◆ **What the exercise asks**:
Hand back each line, unchanged, from the top down to the line where "spindle_end = knob_front - knob_floor" sits.

◆ **Data block**:
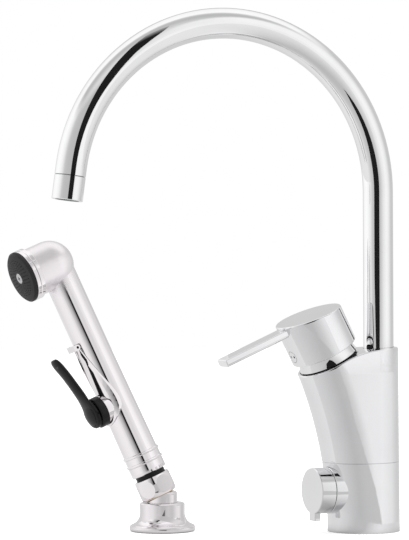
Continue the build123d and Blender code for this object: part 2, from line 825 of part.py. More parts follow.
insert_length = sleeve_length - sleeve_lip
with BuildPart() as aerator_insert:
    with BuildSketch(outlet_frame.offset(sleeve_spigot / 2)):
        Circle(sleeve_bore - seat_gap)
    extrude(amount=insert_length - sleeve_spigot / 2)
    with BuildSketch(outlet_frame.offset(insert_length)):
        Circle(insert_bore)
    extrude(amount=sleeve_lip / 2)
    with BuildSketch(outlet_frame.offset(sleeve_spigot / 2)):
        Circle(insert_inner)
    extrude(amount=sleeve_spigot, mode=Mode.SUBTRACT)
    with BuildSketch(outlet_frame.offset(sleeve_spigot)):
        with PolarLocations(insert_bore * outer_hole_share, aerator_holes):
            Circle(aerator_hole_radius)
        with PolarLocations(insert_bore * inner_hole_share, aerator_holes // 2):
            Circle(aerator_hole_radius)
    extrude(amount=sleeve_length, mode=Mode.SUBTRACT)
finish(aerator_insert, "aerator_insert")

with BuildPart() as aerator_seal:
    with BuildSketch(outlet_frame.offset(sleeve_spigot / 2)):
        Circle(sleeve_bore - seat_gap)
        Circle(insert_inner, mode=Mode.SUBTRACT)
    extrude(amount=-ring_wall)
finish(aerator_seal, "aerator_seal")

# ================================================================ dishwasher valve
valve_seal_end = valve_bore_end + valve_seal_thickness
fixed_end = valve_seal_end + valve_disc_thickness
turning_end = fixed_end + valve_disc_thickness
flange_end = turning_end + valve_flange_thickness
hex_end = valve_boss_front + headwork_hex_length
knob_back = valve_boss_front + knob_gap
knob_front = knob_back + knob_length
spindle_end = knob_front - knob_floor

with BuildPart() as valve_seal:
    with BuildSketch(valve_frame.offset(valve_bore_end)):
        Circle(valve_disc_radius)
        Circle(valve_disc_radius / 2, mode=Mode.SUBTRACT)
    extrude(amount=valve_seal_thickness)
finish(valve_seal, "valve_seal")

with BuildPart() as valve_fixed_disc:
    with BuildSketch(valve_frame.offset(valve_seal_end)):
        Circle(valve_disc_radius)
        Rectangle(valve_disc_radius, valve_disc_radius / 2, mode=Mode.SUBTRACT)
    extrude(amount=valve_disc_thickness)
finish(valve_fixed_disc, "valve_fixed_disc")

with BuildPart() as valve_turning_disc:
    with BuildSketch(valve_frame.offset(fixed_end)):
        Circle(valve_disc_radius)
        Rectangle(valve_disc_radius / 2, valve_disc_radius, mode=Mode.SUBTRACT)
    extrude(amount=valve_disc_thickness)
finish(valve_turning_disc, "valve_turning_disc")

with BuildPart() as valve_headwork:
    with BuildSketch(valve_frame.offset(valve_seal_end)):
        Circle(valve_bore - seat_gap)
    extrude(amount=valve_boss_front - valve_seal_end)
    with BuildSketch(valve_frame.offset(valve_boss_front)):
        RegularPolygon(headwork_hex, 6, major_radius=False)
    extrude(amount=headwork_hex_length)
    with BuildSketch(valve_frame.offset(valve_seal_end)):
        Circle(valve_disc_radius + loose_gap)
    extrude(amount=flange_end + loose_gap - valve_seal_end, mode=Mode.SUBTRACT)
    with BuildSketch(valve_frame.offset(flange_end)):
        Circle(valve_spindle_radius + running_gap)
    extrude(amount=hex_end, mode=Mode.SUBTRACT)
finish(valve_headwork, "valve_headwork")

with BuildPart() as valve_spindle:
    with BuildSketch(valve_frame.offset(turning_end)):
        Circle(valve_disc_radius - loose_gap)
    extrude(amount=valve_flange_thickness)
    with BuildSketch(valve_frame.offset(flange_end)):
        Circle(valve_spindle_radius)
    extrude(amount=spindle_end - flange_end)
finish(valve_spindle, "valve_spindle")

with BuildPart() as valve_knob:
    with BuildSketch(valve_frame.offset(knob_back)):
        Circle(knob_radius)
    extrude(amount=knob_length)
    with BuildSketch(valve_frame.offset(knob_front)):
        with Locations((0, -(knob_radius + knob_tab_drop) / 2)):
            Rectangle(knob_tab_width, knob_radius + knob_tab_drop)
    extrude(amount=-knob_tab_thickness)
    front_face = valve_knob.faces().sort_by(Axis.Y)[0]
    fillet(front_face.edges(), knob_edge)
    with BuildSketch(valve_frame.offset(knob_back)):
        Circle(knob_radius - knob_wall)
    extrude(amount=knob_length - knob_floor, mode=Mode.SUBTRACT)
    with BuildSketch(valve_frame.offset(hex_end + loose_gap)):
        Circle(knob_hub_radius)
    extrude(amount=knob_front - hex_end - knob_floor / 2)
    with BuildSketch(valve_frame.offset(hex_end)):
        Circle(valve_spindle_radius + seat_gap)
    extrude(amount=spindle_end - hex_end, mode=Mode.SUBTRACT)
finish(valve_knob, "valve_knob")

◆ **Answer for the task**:
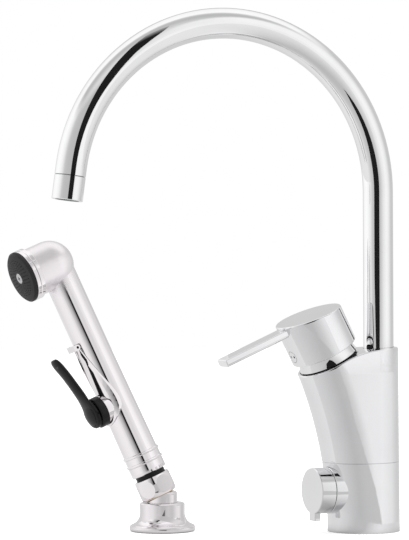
Continue the build123d and Blender code for this object: part 2, from line 825 of part.py. More parts follow.
insert_length = sleeve_length - sleeve_lip
with BuildPart() as aerator_insert:
    with BuildSketch(outlet_frame.offset(sleeve_spigot / 2)):
        Circle(sleeve_bore - seat_gap)
    extrude(amount=insert_length - sleeve_spigot / 2)
    with BuildSketch(outlet_frame.offset(insert_length)):
        Circle(insert_bore)
    extrude(amount=sleeve_lip / 2)
    with BuildSketch(outlet_frame.offset(sleeve_spigot / 2)):
        Circle(insert_inner)
    extrude(amount=sleeve_spigot, mode=Mode.SUBTRACT)
    with BuildSketch(outlet_frame.offset(sleeve_spigot)):
        with PolarLocations(insert_bore * outer_hole_share, aerator_holes):
            Circle(aerator_hole_radius)
        with PolarLocations(insert_bore * inner_hole_share, aerator_holes // 2):
            Circle(aerator_hole_radius)
    extrude(amount=sleeve_length, mode=Mode.SUBTRACT)
finish(aerator_insert, "aerator_insert")

with BuildPart() as aerator_seal:
    with BuildSketch(outlet_frame.offset(sleeve_spigot / 2)):
        Circle(sleeve_bore - seat_gap)
        Circle(insert_inner, mode=Mode.SUBTRACT)
    extrude(amount=-ring_wall)
finish(aerator_seal, "aerator_seal")

# ================================================================ dishwasher valve
valve_seal_end = valve_bore_end + valve_seal_thickness
fixed_end = valve_seal_end + valve_disc_thickness
turning_end = fixed_end + valve_disc_thickness
flange_end = turning_end + valve_flange_thickness
hex_end = valve_boss_front + headwork_hex_length
knob_back = valve_boss_front + knob_gap
knob_front = knob_back + knob_length
spindle_end = knob_front - knob_floor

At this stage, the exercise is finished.